Date: 01/07/2001 at 23:49:32
From: David Goldberg
Subject: Finding an exact value for sin(1 degree)

Dear Dr. Math,

I am an 11th grader in high school with great interest and passion for 
mathematics. My teacher has started talking about trigonometry, and 
the double- and half-angle formulas, and I realized that if the sine 
of 1 degree is known exactly (in terms of radicals), the sin of any 
angle can be found using other multiple angle formulas. I figure 
that since the sin(30) is known to be 1/2, all that is required is a 
general formula for sin(x/5) and sin (x/3), which can then be used 
to calculate sin(((30/5)/3)/2) = sin(1).

To find the formula for sin(x/a), I know that first the formula for 
sin(ax) must be found.
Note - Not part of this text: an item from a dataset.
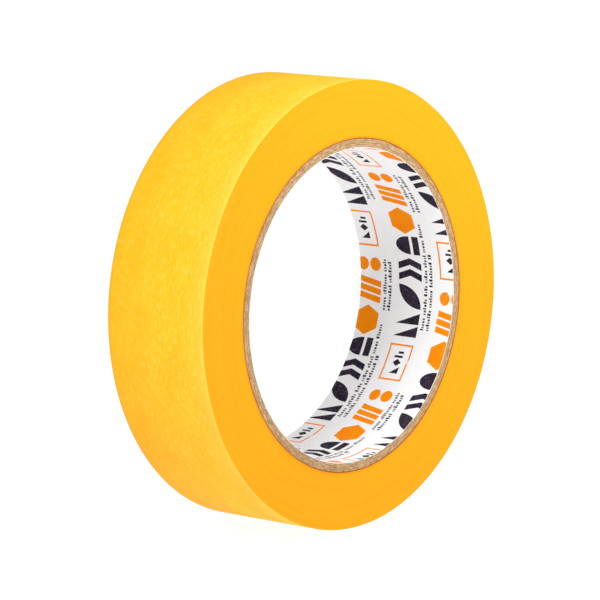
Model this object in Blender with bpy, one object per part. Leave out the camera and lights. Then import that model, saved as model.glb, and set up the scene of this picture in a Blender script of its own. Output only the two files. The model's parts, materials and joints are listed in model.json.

I know the general angle-addition and 
double-angle formulas, and saw that they could be applied to find the 
sines of higher multiples of angles. The following is a series of 
expansions and then simplifications using the angle-addition formula 
to find a formula for sin(5x) in terms of sin(x) and cos(x).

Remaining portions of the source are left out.